Elle ne s›est pas directement engagée dans la politique mais elle a apporté «des conseils spirituels aux élites, dans un climat de changement qui allait aboutir au détachement du royaume d’Espagne et à l’indépendance quelques années après sa mort» confie Mgr Alberto Germán Bochatey, éveque auxiliaire de La Plata et secrétaire général de la conférence épiscopale argentine.
«La voie d’une Église en sortie»
L’évêque argentin souligne que Mama Antula «a aidé à ouvrir les esprits, notamment pour l’émancipation des esclaves», en veillant à ce que les esclaves affranchis ne finissent pas dans la rue. «Devant les difficultés de son temps, elle a su prendre la voie d’une Église en sortie, comme dit souvent le pape François, en partant sur les chemins pour annoncer l’Évangile», précise-t-il.

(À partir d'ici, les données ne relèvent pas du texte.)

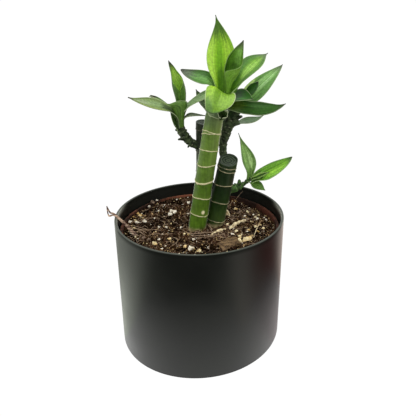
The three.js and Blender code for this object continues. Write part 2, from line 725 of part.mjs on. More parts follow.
function stickSolid(stick, swell = 0) {
  const from = vector(stick.from);
  const to = vector(stick.to);
  const bow = from.clone().lerp(to, 0.5).add(vector(STICK_BOW));
  const curve = new THREE.QuadraticBezierCurve3(from, bow, to);
  const lumpAt = (along) => STICK_LUMPS.size * Math.sin(STICK_LUMPS.count * along);
  const radiusAt = (along) => stick.radius * (1 + lumpAt(along)) + swell;
  return toSolid(roundBar(curve, radiusAt, 6, evenStations(4)));
}

// The strands start together in the soil and fray apart towards their dry ends.
function dryRootSolid(swell = 0) {
  const strands = DRY_ROOTS.strands.map((strand) => {
    const points = DRY_ROOTS.bundle.map((point) => vector(point));
    points[1].add(vector(strand.spread));
    points[2].add(vector(strand.spread).multiplyScalar(0.5));
    points[3].add(vector(strand.ends).multiplyScalar(0.4));
    points[4].add(vector(strand.ends));
    const curve = new THREE.CatmullRomCurve3(points);
    const radiusAt = (along) => strand.radius * (1 - DRY_ROOTS.taper * along) + swell;
    return toSolid(roundBar(curve, radiusAt, 5, evenStations(8)));
  });
  return wasm.Manifold.union(strands);
}

// Materials

function matte(colour, roughness) {
  return new THREE.MeshStandardMaterial({ color: colour, roughness, metalness: 0 });
}

const blackGlaze = matte('#1d1e1d', 0.38);
const terracottaPlastic = matte('#6f3a28', 0.6);
const pottingMix = matte('#3a2418', 0.95);
const limeCane = matte('#5f9a35', 0.45);
const darkCane = matte('#1f4a20', 0.5);
const barkyStem = matte('#2b3d24', 0.8);
const leafGreen = matte('#4f9a3a', 0.42);
const driedWood = matte('#8a6a45', 0.9);

const plant = new THREE.Group();

function addPiece(name, solid, material) {
  const mesh = new THREE.Mesh(toGeometry(solid), material);
  mesh.name = name;
  plant.add(mesh);
}

// The canes come first. Each later piece is cut clear of those already standing there.
const standing = [];

function addGrowth(name, solid, swollen, material) {
  addPiece(name, clearOf(solid, standing), material);
  standing.push(swollen.add(solid));
}

for (const [name, cane] of Object.entries(CANES)) {
  const skin = name === 'main_cane' ? limeCane : darkCane;
  addGrowth(name, caneSolid(cane), caneSolid(cane, GAP), skin);
}
for (const [name, shoot] of Object.entries(SHOOTS)) {
  let stem = shootSolid(shoot);
  if (name === 'small_shoot_stem') {
    stem = stem.add(budSolid());
  }
  addGrowth(name, stem, shootSolid(shoot, GAP), barkyStem);
}
for (const [name, leaf] of Object.entries(LEAVES)) {
  addGrowth(name, leafSolid(leaf), leafSolid(leaf, GAP), leafGreen);
}

addPiece('outer_pot', outerPot(), blackGlaze);
addPiece('nursery_pot', growerPot(), terracottaPlastic);

const loose = [
  ['bark_chip', barkSolid(), barkSolid(GAP)],
  ['dry_root_tuft', dryRootSolid(), dryRootSolid(GAP)],
];
for (const [name, stick] of Object.entries(STICKS)) {
  loose.push([name, stickSolid(stick), stickSolid(stick, GAP)]);
}
const bedded = loose.map(([, , swollen]) => swollen);
for (const [name, solid] of loose) {
  addPiece(name, solid, driedWood);
}
const holes = Object.values(CANES).map((cane) => caneSolid(cane, GAP));
const mix = soilGround().add(perliteGrains());
addPiece('soil', clearOf(mix, [...holes, ...bedded]), pottingMix);

export default plant;
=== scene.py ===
import bmesh
import bpy
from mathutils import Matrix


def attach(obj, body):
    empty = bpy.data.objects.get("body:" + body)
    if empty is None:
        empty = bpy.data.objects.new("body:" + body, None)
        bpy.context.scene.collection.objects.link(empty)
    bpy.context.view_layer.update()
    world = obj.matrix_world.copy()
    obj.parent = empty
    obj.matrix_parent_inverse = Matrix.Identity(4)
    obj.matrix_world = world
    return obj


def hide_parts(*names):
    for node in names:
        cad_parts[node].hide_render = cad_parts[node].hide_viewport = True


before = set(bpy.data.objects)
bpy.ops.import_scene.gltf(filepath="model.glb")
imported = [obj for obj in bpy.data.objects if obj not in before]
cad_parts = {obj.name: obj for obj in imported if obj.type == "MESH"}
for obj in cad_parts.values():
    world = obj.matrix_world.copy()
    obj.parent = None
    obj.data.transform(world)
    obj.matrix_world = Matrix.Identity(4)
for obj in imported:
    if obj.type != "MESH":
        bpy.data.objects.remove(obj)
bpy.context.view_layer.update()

POT_HEIGHT = 0.1084
POT_RIM_RADIUS = 0.0675
POT_FOOT_RADIUS = 0.0666
POT_WALL = 0.0022
POT_FLOOR = 0.003
POT_LIP_ROUNDING = 0.0009
POT_FOOT_ROUNDING = 0.0008


def pick(kind, test):
    """Leaves selected only those faces, edges or vertices that pass the test."""
    mesh = bpy.context.edit_object.data
    shape = bmesh.from_edit_mesh(mesh)
    bpy.ops.mesh.select_mode(type=kind)
    bpy.ops.mesh.select_all(action="DESELECT")
    parts = {"FACE": shape.faces, "EDGE": shape.edges, "VERT": shape.verts}[kind]
    for part in parts:
        part.select_set(test(part))
    bmesh.update_edit_mesh(mesh)


def linear(hex_colour):
    """The linear red, green, blue and alpha of an sRGB hex colour."""
    channels = [int(hex_colour[i:i + 2], 16) / 255 for i in (1, 3, 5)]
    return [c / 12.92 if c <= 0.04045 else ((c + 0.055) / 1.055) ** 2.4 for c in channels] + [1]


def add_node(tree, kind, inputs=None, **settings):
    """Adds a shader node. An input takes a number, a hex colour, or a node or output to link."""
    node = tree.nodes.new("ShaderNode" + kind)
    if kind == "Mix":
        node.data_type = "RGBA"
    for name, value in settings.items():
        setattr(node, name, value)
    for socket, value in (inputs or {}).items():
        if isinstance(value, bpy.types.Node):
            value = next(found for found in value.outputs if found.enabled)
        if isinstance(value, bpy.types.NodeSocket):
            tree.links.new(value, node.inputs[socket])
        else:
            node.inputs[socket].default_value = linear(value) if isinstance(value, str) else value
    return node


def new_material(name, places="Object"):
    """An empty material, its node tree, and the place of each point in space or unwrapped."""
    material = bpy.data.materials.new(name)
    material.use_nodes = True
    material.node_tree.nodes.clear()
    place = add_node(material.node_tree, "TexCoord").outputs[places]
    return material, material.node_tree, place


def laid_over(tree, colour, over, value, start, end, most=1, way="LINEAR"):
    """A colour with another laid over it, more and more as a value goes from start to end."""
    share = add_node(tree, "MapRange", {"Value": value, "From Min": start, "From Max": end,
                                        "To Max": most}, interpolation_type=way)
    return add_node(tree, "Mix", {0: share, 6: colour, 7: over})


def finish_piece(piece, material, slot, *replaced):
    """Gives a finished piece its material, and lets it ride on the one fixed body. The slot is not
    used.
    """
    piece.data.materials.clear()
    piece.data.materials.append(material)
    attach(piece, "root")
    if replaced:
        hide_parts(*replaced)


bpy.ops.mesh.primitive_cylinder_add(
    vertices=192, radius=POT_FOOT_RADIUS, depth=POT_HEIGHT, location=(0, 0, POT_HEIGHT / 2))
outer_pot = bpy.context.object
outer_pot.name = "black_cover_pot"
bpy.ops.object.transform_apply(location=True, rotation=True, scale=True)
bpy.ops.object.mode_set(mode="EDIT")
pick("FACE", lambda face: face.normal.z > 0.9)
flare = POT_RIM_RADIUS / POT_FOOT_RADIUS
bpy.ops.transform.resize(value=(flare, flare, 1))
bpy.ops.mesh.inset(thickness=POT_WALL)
bpy.ops.mesh.extrude_region_move(
    TRANSFORM_OT_translate={"value": (0, 0, POT_FLOOR - POT_HEIGHT)})
bpy.ops.transform.resize(value=(1 / flare, 1 / flare, 1))
pick("EDGE", lambda edge: all(vert.co.z > POT_HEIGHT - 1e-5 for vert in edge.verts)
     and abs(edge.verts[0].co.xy.length - edge.verts[1].co.xy.length) < 1e-5)
bpy.ops.mesh.bevel(offset=POT_LIP_ROUNDING, segments=5, profile=0.5)
pick("EDGE", lambda edge: all(vert.co.z < 1e-5 for vert in edge.verts)
     and min(vert.co.xy.length for vert in edge.verts) > POT_FOOT_RADIUS - 1e-4)
bpy.ops.mesh.bevel(offset=POT_FOOT_ROUNDING, segments=3, profile=0.5)
bpy.ops.mesh.select_all(action="SELECT")
bpy.ops.mesh.normals_make_consistent(inside=False)
bpy.ops.object.mode_set(mode="OBJECT")
bpy.ops.object.shade_smooth_by_angle(angle=0.6)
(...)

Pour Mgr Bochatey, Mama Antula «est un exemple de ce qui peut se faire, même avec peu de structures, mais avec la conviction de la foi». Il espère que sa canonisation fera mieux connaître cette figure relativement ancienne, mais d’une grande modernité pour son temps, et qui sut s’imposer en tant que femme face aux autorités civiles et ecclésiales en proposant un modèle audacieux de mixité sociale.
«Elle voulait accomplir une œuvre sociale en partant de la vie spirituelle, et non d’idéologies politiques, et c’est cela qui fait toute l’actualité et la richesse de son action», explique Mgr Bochatey. Il souligne que Mama Antula montre que «la justice sociale est basée sur l’amour du prochain car Jésus a donné sa vie ‘pour tous, pour tous, pour tous’, comme aime le rappeler le pape François».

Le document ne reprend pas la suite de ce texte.